I also probably feel good physically because my thyroids seem to have responded well to my not being pregnant too. And while I know I haven't felt good these past 2-3 years because of thyroid and hormone issues associated with my Hashimotos, I don't think I realized how bad I had been feeling until about 3 days after Norah was born, when I woke up feeling amazing. My two doctors suspected I'd feel better either during the pregnancy (did not happen!) or after and they were right. So while I certainly don't recommend feeling crappy for years so your postpartum period is nice in comparison, it is a nice benefit.

The kids are doing well adjusting too. We've had a few instances of feeling left out or a tad jealous but luckily Norah loves to sleep so far and I've been able to carve out enough one on one time to compensate. And we're starting to get back into our routine which Lucy really enjoys. It's been quite interesting to see exactly what fills up the "love tanks" of both kids. Apparently, Jonah needs snuggling and Lucy needs math. Hers would have been harder to guess but she's very self aware and finally just told me she didn't feel loved because we hadn't done math! Okay, lets do math today, problem solved! Okay, eboughbbad math puns.

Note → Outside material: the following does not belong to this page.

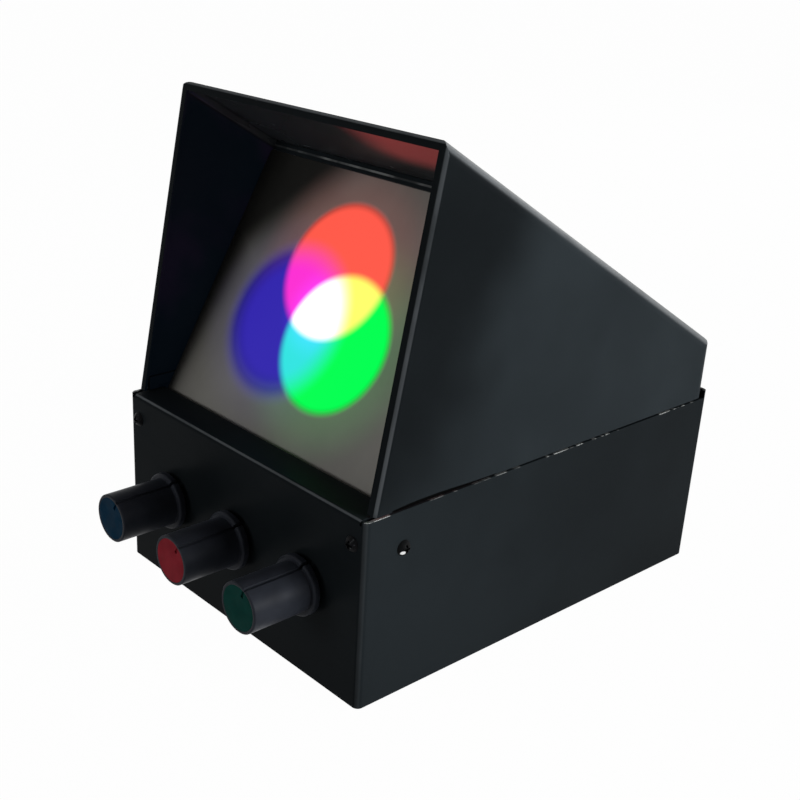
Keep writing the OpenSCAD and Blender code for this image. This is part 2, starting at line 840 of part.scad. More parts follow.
module control(i) {
    cavity_front = 2;
    cavity_len = 5;
    tag = [1.2, tag_reach + 3, 0.6];
    color([0.45, 0.46, 0.48]) in_base() control_frame(i) difference() {
        union() {
            translate([0, 0, -sheet_t - case_len]) cylinder(r = case_r, h = case_len);
            translate([0, 0, -sheet_t - 0.01]) cylinder(r = bush_r, h = sheet_t + bush_out);
            for (k = [-1, 0, 1]) {
                translate([k * tag_pitch - tag.x / 2, -case_r - tag_reach, -sheet_t - case_len + 2])
                    cube(tag);
            }
        }
        translate([0, 0, -sheet_t - cavity_front - 1]) cylinder(r = shaft_r + fit_gap, h = 20);
        translate([0, 0, -sheet_t - cavity_front - cavity_len]) cylinder(r = case_r - 1, h = cavity_len);
    }
}

module control_shaft(i) {
    rotor_t = 1.6;
    color(bare_steel) in_base() control_frame(i) {
        translate([0, 0, -sheet_t - 5]) cylinder(r = shaft_r, h = sheet_t + 5 + knob_bore_end - part_gap);
        translate([0, 0, -sheet_t - 5]) cylinder(r = case_r - 2.2, h = rotor_t);
    }
}

module control_washers() {
    color(bare_steel) in_base() for (i = [0:2]) control_frame(i) difference() {
        cylinder(r = nut_flats / 2 + 0.6, h = washer_t);
        translate([0, 0, -1]) cylinder(r = bush_r + fit_gap, h = 3);
    }
}

module control_nuts() {
    color(bare_steel) in_base() for (i = [0:2]) control_frame(i) translate([0, 0, washer_t]) difference() {
        cylinder(r = nut_flats / 2 / cos(30), h = nut_t, $fn = 6);
        translate([0, 0, -1]) cylinder(r = bush_r + fit_gap, h = nut_t + 2);
    }
}

// A knob is turned from one profile, bored for its shaft, fixing nut and cap, and grooved for its pointer
module knob(i) {
    body_r = knob_dia / 2;
    skirt_r = skirt_dia / 2;
    skirt_top = knob_gap + skirt_h;
    round_r = 0.8;
    edge = 0.3;
    nut_room_r = nut_flats / 2 / cos(30) + 0.8;
    color(plastic_black) in_base() control_frame(i) difference() {
        rotate_extrude($fn = 96) {
            polygon([
                [0, knob_gap],
                [skirt_r - edge, knob_gap],
                [skirt_r, knob_gap + edge],
                [skirt_r, skirt_top - round_r],
                [skirt_r - round_r, skirt_top],
                [body_r, skirt_top],
                [body_r, knob_reach - edge],
                [body_r - edge, knob_reach],
                [0, knob_reach]
            ]);
            translate([skirt_r - round_r, skirt_top - round_r]) circle(round_r);
        }
        cylinder(r = shaft_r + fit_gap, h = knob_bore_end);
        translate([0, 0, knob_gap - 1]) cylinder(r = nut_room_r, h = washer_t + nut_t + 1.6);
        translate([0, 0, knob_reach - cap_t]) cylinder(r = cap_dia / 2 + fit_gap, h = cap_t + 1);
        rotate(-pointer_turns[i]) translate([-pointer_w / 2, body_r - pointer_depth, knob_gap - 1]) {
            cube([pointer_w, 2 * skirt_h, knob_reach + 2]);
        }
    }
}

module knob_cap(i) {
    notch_len = 2.4;
    color(cap_colours[i]) in_base() control_frame(i) rotate(-pointer_turns[i]) difference() {
        translate([0, 0, knob_reach - cap_t]) cylinder(r = cap_dia / 2, h = cap_t, $fn = 96);
        translate([-pointer_w / 2, cap_dia / 2 - notch_len, knob_reach - pointer_depth])
            cube([pointer_w, 2 * notch_len, 2 * pointer_depth]);
    }
}

// Rear fittings

module switch_body() {
    window = [rocker_w + 0.6, 2 * (rocker_radius + part_gap)];
    floor_t = 1.5;
    color(plastic_black) in_base() rear_frame(fitting_x, fitting_z) difference() {
        union() {
            block(bezel, 1.5);
            translate([0, 0, -switch_case.z]) block(switch_case, 0);
            for (y = [-5, 5]) translate([-2.4, y - 0.4, -switch_case.z - tab_len]) {
                cube([4.8, 0.8, tab_len + 1]);
            }
        }
        translate([-window.x / 2, -window.y / 2, -switch_case.z + floor_t]) cube([window.x, window.y, 30]);
        rotate([0, 90, 0]) cylinder(r = rocker_pin_r + fit_gap, h = rocker_w + 1.6, center = true);
    }
}

module switch_rocker() {
    color(plastic_black) in_base() rear_frame(fitting_x, fitting_z) rotate([rocker_tilt, 0, 0]) {
        across(rocker_w) intersection() {
            circle(rocker_radius, $fn = 96);
            polygon([
                [-rocker_half, -rocker_depth],
                [rocker_half, -rocker_depth],
                [rocker_half, rocker_crest],
                [0, rocker_dip],
                [-rocker_half, rocker_crest]
            ]);
        }
        rotate([0, 90, 0]) cylinder(r = rocker_pin_r, h = rocker_w + 1.2, center = true);
    }
}

module power_inlet() {
    color(plastic_black) in_base() rear_frame(-fitting_x, fitting_z) {
        difference() {
            union() {
                translate([0, 0, -inlet_len]) cylinder(r = inlet_thread_r, h = inlet_len + 1);
                cylinder(r = inlet_flange_r, h = 2);
                for (y = [-2, 2]) translate([-1.2, y - 0.3, -inlet_len - 5]) cube([2.4, 0.6, 6]);
            }
            translate([0, 0, -inlet_len + 2]) cylinder(r = inlet_bore_r, h = inlet_len + 2);
        }
        translate([0, 0, -inlet_len + 1]) cylinder(r = inlet_pin_r, h = inlet_len);
    }
}

module inlet_nut() {
    color(bare_steel) in_base() rear_frame(-fitting_x, fitting_z) {
        translate([0, 0, -sheet_t - nut_t]) difference() {
            cylinder(r = nut_flats / 2 / cos(30), h = nut_t, $fn = 6);
            translate([0, 0, -1]) cylinder(r = inlet_thread_r + fit_gap, h = nut_t + 2);
        }
    }
}

// Fasteners

module front_screws() {
    color(metal_black) in_base() at_front_screws() pan_screw(wall_screw_len);
}

module side_screws() {
    color(metal_black) in_base() at_side_screws() pan_screw(wall_screw_len);
}

module rear_screws() {
    color(metal_black) in_base() at_rear_screws() pan_screw(wall_screw_len);
}

module bottom_screws() {
    color(metal_black) in_base() at_bottom_screws() pan_screw(floor_screw_len);
}

module bracket_screws() {
    color(metal_black) in_base() at_bracket_screws() pan_screw(floor_screw_len);
}

module board_screws() {
    color(bare_steel) in_base() translate([0, 0, spacer_h + board_t]) at_board_corners() {
        pan_screw(board_t + board_screw_grip);
    }
}

base_shell();
bottom_plate();
rubber_feet();
hood_shell();
screen();
screen_top_rail();
screen_bottom_rail();
lamp_bracket();
lamp_tube(0);  // red_lamp_tube
lamp_tube(1);  // green_lamp_tube
lamp_tube(2);  // blue_lamp_tube
lens(0);  // red_lens
lens(1);  // green_lens
lens(2);  // blue_lens
lens_ring(0);  // red_lens_ring
lens_ring(1);  // green_lens_ring
lens_ring(2);  // blue_lens_ring
lamp_board(0);  // red_lamp_board
lamp_board(1);  // green_lamp_board
lamp_board(2);  // blue_lamp_board
emitter(0);  // red_emitter
emitter(1);  // green_emitter
emitter(2);  // blue_emitter
heat_sink(0);  // red_heat_sink
heat_sink(1);  // green_heat_sink
heat_sink(2);  // blue_heat_sink
driver_board();
board_spacers();
driver_transistors();
driver_capacitors();
driver_chip();
terminal_blocks();
control(0);  // blue_control
control(1);  // red_control
control(2);  // green_control
control_shaft(0);  // blue_shaft
control_shaft(1);  // red_shaft
control_shaft(2);  // green_shaft
control_washers();
control_nuts();
knob(0);  // blue_knob
knob(1);  // red_knob
knob(2);  // green_knob
knob_cap(0);  // blue_cap
knob_cap(1);  // red_cap
knob_cap(2);  // green_cap
switch_body();
switch_rocker();
power_inlet();
inlet_nut();
front_screws();
side_screws();
rear_screws();
bottom_screws();
bracket_screws();
board_screws();
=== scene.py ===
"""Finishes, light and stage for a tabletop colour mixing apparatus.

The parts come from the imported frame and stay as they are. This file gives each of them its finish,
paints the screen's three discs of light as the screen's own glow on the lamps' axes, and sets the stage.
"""

import math

import bpy
from bpy.props import FloatProperty, FloatVectorProperty, PointerProperty
from mathutils import Matrix, Vector


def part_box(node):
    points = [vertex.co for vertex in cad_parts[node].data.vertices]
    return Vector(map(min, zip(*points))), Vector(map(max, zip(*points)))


bl_info = {
    "name": "Colour Mixing Apparatus",
    "version": (1, 0, 0),
    "blender": (4, 5, 0),
    "location": "View3D > Sidebar > Colour Mixing",
    "description": "Finishes, light and stage for a tabletop colour mixing apparatus",
    "category": "Object",
}

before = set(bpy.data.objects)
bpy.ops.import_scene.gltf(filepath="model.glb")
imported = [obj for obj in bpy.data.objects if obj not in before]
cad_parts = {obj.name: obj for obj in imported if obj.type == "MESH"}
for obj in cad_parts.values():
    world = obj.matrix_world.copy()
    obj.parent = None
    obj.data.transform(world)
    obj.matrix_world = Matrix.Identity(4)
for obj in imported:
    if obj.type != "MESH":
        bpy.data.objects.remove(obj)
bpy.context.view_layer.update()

LAMPS = ("red", "green", "blue")
KNOBS = ("blue", "red", "green")
MM = 0.001
MICRON = 0.000001

# How far the base's rear wall stands above its side walls
REAR_RISE = 2.6 * MM

# How far the hood's front edge leans back for each metre of height
HOOD_LEAN = 19.2 / 102.3

# Most of a noise lies between these values
NOISE_LOW, NOISE_HIGH = 0.3, 0.7
BEVEL_SAMPLES = 6

# On the hood's roof from below: its smoothing, and its painted sheen as a share of the bends' painted
# highlight
SHELTERED_SMOOTHING = 0.3
SHELTERED_HIGHLIGHT = 0.35

# Metallic share of the coat where its painted highlight is full
HIGHLIGHT_SHINE = 0.4

# Where the side walls' top edges are rubbed: start and end in millimetres from the front, and how much
RUBBED_STRETCHES = (
    (-5, 9, 0.75),
    (22, 50, 0.3),
    (52, 63, 0.5),
    (75, 92, 1.0),
    (97, 110, 0.8),
    (132, 151, 1.0),
)

# Painted glow standing in for the light that the discs throw on the hood's roof and on its left wall, and
# more of it in patches there
ROOF_SPILL = (0.13, 0.014, 0.014)
WALL_SPILL = (0.0006, 0.0016, 0.003)
WALL_PATCHES = (0.0022, 0.0004, 0.0022)

TURNING_PITCH = 0.35 * MM
FINE_EDGE = 0.1 * MM

# Place of the painted glint on the side screws' heads, measured from their axis
GLINT_SPOT = Vector((0, -1.2 * MM, -0.9 * MM))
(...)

My hand is getting better but not back to normal which is okay because our computer is also broken. I'm actually writing this on my phone* which is ridiculous but blogging is my processing so while I'm glad to have one less distraction, I still need to write sometimes. Hopefully i'll have a new computer soon as well as a healed hand/arm but somehow or another, I'm sure I'll be around.

*This should explain the lack of pictures. My new baby is, in fact, quite adorable and I'd love to show you if it wasn't such a pain right now.